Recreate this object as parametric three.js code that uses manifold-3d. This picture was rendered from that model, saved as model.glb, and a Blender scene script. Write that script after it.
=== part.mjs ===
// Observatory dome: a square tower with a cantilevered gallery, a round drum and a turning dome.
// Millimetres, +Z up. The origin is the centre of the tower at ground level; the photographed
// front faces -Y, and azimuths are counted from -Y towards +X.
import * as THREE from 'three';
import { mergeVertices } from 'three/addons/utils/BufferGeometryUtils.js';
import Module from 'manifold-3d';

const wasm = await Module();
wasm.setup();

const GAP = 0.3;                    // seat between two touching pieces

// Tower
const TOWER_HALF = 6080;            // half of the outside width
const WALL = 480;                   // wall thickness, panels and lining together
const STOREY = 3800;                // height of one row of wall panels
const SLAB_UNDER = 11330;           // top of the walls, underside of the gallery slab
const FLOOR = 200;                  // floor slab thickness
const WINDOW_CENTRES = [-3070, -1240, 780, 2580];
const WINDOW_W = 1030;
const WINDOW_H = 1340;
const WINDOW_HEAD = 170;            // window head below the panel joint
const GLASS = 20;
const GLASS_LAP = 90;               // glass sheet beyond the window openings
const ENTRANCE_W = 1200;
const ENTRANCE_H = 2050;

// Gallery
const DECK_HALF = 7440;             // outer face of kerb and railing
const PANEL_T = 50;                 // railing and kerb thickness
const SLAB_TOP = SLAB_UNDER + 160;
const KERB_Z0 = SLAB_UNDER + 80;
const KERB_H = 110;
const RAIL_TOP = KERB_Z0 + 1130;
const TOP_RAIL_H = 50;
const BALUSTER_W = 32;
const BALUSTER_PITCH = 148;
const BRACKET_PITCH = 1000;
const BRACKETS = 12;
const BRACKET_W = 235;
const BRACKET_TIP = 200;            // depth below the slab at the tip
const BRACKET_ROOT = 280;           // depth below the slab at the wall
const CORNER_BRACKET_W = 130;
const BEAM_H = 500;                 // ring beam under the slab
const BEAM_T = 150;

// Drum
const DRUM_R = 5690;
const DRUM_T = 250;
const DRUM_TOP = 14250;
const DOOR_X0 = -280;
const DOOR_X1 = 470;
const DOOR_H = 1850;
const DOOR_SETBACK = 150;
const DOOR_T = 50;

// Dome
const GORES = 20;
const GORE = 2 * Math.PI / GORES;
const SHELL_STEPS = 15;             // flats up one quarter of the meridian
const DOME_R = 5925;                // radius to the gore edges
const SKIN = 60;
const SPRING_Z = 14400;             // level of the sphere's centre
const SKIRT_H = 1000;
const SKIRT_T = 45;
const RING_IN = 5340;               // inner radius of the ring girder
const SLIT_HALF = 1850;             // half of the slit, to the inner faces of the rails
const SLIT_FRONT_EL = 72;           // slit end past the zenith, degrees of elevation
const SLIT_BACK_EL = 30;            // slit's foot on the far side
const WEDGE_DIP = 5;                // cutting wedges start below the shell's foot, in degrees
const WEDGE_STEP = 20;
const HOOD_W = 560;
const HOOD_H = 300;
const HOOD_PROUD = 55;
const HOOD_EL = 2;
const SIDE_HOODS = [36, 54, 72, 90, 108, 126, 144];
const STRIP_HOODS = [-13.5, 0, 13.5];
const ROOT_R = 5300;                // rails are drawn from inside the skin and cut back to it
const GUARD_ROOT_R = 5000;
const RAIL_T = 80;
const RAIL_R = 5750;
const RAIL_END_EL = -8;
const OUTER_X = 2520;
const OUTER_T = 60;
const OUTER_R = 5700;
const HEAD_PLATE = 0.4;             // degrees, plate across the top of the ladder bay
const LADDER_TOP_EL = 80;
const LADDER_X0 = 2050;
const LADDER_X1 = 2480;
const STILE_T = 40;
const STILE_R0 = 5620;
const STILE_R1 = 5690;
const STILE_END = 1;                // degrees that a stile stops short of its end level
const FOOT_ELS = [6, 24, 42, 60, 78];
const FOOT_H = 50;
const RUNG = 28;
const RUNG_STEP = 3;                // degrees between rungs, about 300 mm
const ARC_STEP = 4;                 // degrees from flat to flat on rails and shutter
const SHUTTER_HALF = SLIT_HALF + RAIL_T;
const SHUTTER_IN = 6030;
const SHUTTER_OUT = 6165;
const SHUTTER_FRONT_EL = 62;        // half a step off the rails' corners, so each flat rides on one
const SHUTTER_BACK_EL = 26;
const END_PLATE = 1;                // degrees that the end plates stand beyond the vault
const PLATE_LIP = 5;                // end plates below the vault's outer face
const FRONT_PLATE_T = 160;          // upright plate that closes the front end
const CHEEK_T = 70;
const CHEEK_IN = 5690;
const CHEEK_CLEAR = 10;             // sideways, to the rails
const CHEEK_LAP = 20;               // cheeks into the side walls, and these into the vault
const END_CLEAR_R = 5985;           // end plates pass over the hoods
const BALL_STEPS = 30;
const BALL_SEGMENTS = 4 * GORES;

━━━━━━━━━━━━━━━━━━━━

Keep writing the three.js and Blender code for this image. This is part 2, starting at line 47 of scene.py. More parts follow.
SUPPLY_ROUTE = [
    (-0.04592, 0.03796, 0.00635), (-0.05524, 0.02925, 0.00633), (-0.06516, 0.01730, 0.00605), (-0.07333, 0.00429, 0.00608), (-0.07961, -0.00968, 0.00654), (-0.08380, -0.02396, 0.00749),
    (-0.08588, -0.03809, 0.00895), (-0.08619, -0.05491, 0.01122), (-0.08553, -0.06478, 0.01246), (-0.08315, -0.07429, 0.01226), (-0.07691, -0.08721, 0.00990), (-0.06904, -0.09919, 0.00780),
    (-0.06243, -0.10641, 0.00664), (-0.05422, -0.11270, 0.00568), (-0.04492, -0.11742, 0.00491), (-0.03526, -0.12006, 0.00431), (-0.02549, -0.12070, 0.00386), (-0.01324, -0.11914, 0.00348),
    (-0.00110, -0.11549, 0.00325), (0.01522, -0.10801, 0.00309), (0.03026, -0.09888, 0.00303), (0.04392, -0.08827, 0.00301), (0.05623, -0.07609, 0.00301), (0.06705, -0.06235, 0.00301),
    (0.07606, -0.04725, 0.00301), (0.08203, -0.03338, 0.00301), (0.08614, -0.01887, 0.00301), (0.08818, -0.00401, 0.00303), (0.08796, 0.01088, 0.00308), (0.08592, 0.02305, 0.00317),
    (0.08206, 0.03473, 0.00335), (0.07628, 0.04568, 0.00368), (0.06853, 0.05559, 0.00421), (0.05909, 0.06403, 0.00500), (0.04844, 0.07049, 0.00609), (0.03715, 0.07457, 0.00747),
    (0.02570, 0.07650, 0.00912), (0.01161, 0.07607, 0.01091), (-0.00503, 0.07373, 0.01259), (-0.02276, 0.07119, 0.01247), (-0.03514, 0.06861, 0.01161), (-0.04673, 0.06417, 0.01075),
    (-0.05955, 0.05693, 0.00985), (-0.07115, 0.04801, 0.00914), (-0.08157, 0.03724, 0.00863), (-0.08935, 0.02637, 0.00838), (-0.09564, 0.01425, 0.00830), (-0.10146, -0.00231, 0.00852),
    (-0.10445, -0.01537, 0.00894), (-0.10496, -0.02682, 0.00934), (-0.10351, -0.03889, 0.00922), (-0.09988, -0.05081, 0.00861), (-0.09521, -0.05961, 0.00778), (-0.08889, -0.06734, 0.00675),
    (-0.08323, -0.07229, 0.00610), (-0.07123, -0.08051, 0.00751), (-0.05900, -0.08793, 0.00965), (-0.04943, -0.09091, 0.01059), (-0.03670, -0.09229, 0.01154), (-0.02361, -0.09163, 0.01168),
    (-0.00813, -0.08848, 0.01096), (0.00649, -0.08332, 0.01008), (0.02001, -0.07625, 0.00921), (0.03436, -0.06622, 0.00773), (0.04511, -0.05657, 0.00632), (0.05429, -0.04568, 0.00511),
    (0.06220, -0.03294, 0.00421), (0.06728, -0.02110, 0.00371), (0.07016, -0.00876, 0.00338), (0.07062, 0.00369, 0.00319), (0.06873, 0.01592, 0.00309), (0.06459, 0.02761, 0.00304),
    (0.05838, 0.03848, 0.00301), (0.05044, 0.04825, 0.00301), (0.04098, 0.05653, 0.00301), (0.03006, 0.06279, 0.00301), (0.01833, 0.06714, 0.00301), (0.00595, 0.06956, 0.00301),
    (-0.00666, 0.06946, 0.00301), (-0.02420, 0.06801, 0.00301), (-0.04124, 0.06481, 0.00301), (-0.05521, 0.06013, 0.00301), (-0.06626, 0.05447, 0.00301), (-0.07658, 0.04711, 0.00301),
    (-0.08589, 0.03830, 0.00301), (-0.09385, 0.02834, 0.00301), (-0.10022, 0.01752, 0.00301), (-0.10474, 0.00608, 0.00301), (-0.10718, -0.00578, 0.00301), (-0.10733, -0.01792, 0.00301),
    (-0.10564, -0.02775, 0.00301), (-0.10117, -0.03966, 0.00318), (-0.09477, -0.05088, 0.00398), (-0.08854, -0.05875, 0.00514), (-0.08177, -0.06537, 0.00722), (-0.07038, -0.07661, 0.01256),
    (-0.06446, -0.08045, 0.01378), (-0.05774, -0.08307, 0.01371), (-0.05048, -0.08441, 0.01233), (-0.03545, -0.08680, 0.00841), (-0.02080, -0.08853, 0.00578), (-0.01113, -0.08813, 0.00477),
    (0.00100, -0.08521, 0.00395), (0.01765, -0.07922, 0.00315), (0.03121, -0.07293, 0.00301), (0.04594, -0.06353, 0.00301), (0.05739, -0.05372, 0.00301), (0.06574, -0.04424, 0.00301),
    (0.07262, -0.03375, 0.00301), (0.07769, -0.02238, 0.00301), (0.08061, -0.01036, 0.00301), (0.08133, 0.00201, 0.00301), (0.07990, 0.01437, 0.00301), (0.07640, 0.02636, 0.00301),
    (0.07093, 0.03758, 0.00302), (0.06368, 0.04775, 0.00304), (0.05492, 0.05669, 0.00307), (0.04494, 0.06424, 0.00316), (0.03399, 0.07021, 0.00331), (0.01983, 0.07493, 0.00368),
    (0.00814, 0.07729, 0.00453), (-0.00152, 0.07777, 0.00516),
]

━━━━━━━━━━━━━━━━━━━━

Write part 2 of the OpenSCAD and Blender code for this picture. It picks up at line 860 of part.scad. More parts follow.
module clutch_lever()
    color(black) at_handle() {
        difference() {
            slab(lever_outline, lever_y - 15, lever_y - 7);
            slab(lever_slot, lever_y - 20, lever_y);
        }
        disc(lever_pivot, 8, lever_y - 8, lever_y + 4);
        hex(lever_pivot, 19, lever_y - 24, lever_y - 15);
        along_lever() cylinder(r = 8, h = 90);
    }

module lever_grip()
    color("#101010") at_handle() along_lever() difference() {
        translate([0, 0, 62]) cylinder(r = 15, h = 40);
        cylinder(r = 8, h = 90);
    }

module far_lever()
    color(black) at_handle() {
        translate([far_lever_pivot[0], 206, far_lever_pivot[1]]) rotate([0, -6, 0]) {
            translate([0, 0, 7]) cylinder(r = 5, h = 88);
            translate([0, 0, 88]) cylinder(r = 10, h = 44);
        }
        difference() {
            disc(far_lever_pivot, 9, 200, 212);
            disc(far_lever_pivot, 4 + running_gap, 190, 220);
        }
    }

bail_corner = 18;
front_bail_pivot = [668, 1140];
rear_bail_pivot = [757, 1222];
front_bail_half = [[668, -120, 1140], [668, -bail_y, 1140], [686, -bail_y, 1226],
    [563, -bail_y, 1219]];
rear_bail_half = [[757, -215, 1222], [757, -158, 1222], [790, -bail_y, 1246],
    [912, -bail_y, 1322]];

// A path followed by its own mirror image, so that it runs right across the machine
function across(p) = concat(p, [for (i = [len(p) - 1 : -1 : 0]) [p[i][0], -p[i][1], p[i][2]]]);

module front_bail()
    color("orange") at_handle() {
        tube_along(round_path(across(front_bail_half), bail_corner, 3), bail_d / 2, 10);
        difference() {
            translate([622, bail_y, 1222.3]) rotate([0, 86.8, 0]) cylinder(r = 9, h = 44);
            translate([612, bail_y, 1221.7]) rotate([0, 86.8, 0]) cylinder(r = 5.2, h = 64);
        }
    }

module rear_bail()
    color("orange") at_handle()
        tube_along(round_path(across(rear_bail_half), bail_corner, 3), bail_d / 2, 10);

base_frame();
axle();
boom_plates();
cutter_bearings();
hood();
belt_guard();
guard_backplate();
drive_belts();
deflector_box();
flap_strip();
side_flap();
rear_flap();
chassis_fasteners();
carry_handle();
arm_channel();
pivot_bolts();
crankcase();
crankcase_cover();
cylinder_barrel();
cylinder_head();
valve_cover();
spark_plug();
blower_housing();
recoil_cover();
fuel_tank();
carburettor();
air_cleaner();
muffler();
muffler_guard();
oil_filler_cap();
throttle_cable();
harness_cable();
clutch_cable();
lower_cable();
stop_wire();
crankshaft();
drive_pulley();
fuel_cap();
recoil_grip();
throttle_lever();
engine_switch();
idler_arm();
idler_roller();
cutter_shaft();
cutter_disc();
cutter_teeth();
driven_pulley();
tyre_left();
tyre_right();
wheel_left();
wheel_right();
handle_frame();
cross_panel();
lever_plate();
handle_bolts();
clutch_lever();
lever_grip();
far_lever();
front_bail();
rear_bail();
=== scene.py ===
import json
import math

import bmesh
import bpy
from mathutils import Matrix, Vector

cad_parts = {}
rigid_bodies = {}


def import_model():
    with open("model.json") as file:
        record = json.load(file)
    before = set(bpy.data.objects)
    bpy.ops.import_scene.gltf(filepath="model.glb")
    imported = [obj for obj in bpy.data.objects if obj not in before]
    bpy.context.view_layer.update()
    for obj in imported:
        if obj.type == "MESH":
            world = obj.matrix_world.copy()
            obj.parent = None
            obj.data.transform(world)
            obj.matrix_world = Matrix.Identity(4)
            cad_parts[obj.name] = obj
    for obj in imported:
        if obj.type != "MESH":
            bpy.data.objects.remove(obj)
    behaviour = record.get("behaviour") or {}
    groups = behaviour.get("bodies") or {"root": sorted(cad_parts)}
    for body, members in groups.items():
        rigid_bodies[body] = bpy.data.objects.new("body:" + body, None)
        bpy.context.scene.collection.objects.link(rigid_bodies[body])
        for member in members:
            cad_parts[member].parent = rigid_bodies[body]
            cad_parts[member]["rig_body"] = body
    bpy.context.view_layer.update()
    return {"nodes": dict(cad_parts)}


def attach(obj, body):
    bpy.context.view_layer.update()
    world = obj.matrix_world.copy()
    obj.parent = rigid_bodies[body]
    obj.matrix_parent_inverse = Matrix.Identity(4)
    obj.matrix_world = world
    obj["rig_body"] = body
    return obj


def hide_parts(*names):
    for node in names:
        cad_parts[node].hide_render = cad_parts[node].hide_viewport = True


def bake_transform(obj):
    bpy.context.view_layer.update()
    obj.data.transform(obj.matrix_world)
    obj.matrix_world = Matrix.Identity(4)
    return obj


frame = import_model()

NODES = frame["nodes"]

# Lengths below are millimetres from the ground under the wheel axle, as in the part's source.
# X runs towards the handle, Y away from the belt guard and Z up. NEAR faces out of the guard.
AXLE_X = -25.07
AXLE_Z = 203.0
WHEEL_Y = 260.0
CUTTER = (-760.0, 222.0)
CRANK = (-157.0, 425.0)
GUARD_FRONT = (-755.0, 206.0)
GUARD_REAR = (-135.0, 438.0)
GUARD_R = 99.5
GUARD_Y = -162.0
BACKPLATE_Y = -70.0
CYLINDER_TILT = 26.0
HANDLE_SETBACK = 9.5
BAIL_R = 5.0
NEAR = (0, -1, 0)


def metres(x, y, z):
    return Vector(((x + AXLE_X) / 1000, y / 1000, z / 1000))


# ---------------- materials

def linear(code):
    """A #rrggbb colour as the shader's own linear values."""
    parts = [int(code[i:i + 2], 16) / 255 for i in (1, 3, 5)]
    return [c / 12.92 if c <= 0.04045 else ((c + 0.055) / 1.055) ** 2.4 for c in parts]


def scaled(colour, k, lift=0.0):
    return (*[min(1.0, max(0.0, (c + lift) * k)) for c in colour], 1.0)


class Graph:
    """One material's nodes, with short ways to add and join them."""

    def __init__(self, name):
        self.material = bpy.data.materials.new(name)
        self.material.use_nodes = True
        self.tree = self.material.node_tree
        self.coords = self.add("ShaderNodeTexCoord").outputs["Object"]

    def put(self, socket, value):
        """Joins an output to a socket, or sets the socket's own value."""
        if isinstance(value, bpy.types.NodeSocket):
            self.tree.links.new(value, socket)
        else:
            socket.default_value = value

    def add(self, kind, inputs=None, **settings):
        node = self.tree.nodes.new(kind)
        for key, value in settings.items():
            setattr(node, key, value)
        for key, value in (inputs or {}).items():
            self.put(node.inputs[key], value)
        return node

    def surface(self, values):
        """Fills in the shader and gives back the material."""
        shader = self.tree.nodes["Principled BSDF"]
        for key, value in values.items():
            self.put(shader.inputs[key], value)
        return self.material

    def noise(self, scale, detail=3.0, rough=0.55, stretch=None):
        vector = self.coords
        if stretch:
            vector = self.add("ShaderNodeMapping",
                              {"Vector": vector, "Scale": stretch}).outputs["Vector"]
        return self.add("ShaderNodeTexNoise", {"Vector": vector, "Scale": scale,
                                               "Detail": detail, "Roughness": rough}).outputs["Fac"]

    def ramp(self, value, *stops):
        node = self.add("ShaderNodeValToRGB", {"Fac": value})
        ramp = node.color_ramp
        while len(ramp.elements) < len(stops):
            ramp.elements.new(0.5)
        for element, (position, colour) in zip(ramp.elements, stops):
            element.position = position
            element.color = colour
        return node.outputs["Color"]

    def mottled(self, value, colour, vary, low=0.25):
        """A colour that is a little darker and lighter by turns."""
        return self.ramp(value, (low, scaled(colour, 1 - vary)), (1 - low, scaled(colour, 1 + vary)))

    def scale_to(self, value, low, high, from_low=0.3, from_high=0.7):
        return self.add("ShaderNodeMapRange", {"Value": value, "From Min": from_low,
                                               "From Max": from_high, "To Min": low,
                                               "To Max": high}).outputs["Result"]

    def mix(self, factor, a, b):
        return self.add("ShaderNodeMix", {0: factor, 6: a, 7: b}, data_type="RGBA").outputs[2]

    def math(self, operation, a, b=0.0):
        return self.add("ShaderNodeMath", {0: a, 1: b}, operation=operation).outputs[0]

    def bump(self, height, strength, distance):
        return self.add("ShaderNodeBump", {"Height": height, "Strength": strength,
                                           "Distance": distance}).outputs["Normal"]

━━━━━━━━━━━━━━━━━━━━

- [SHORT PROBLEM]: Determine the number of lines in these entries that contain the word "record", and write only that number.

- [PROBLEM SOLUTION]: 2